Gladys Shoyisa has similar complaints about the work being done near her school in Tembisa. “The only time we see politicians visit places is around election time.”

For a generation constantly accused of apathy, there is an earnest desire to participate in politics. “It’s not that we don’t want to be interested — it’s just that we are not given the necessary information. The situation doesn’t allow us to be involved,” says Shoyisa. “The youth has gained a lot in these 10 years, but I think the government has ruined it. They have turned [politics] into something we don’t understand.”

The students of Parktown Girls High School have similar misgivings about the relationship between politicians and young people. Itumeleng Mashikinya complains that “they always say that they’re targeting the youth, and the youth are just not interested. But the thing is they’re not speaking our language.”

Allen Williams runs the South African Youth Ministers Project, an NGO that works on strengthening democracy and educating schoolchildren about government structures.

He believes political apathy arises from a lack of opportunity for young people to engage in politics.

Even so, young people have a clear idea of where they would like to see politics in South Africa heading.

Learners from schools across the board express their desire to see a strong opposition in South Africa. “I think that in a democracy ... the opposition party is just as important as the party that’s in government,” says Florence Mazibuko, a Grade 11 pupil at Parktown Girls High School.

Khabo Vilakazi from Tembisa High is emphatic that the other parties “be given a chance”. Otherwise, she says, we will not know what they are capable of.

Learners are looking for a political environment of accountability and transparency. The politicians they admire most are those they feel are trustworthy and, above all else, outspoken.

They are primarily concerned with the issues that affect the majority of South Africans. “Aids” and “unemployment” are words they use often.

If Garikai Nyaruwata, head prefect of St John’s College, were voting, he says, he would choose “the party that presents the best, most feasible picture in terms of combating unemployment”.

To educate its students about the upcoming elections, St John’s will be staging mock elections with students representing real parties. In 1999 the then Democratic Party won, with the United Democratic Movement second and the African National Congress third. This year, however, many pupils feel the results will not be the same.

“Patricia de Lille has made huge inroads,” says Gavin Ray. “She definitely appeals to the new generation of South Africans.” His colleague, Ravindra Mistri, agrees: “Ja, I think she moves away from race-based politics towards more of an emphasis on policy.”

Strong calls for issue-based politics come from students at multiracial and multicultural schools like Sacred Heart College. “I believe that the ANC is really resting on their laurels.
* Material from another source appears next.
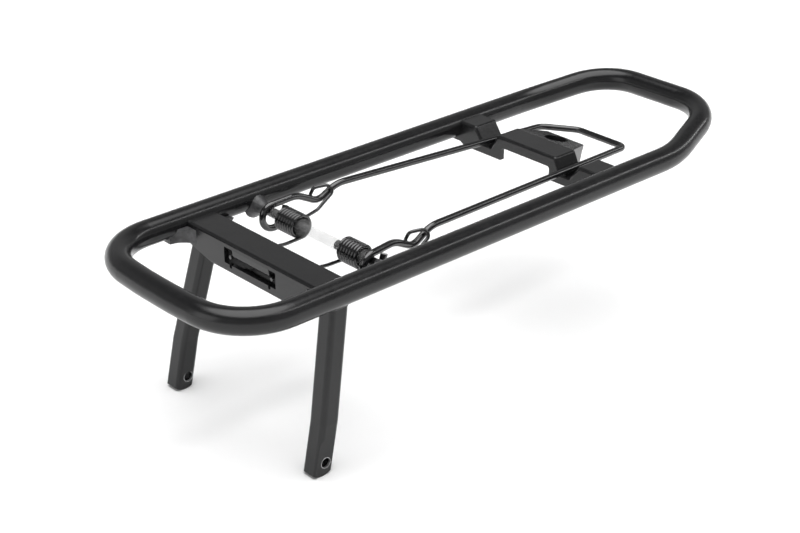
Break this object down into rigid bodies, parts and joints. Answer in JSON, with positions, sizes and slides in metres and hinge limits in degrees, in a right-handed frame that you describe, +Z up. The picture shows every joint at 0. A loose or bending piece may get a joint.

I’ve spoken to quite a few people my age and they believe they vote for the ANC simply because they don’t want to vote for a white party. They still see the ANC as Mandela and the whole struggle. I think we’ve moved away from that. South Africa has to turn a new page,” says Lehasa Moloi, a Sacred Heart learner.

As the bell for morning break rings children stream out into the courtyard. It forms a scene of multiracialism one rarely sees outside of commercials.

“With our generation [race-based politics] is not going to get you very far. We’re looking past the race,” says Parktown Girls’s Florence Mazibuko.

But Busisiwe Zondo of Morris Isaacson High School does not agree: “Race does play a role. You do think, ‘If I vote for a white man is apartheid going to come back?’”

Despite the large percentage of matric-leavers struggling to find jobs, the majority say they are upbeat about their prospects. They feel the onus lies on them, and not the government, to create and find employment — a sense of personal responsibility that extends to other issues.

This responsibility is not something that scares them. Phakiso Mahlangu looks out the school fence into Tembisa and smiles. “I see myself creating jobs for other people. I just see myself conquering all those difficulties out there.”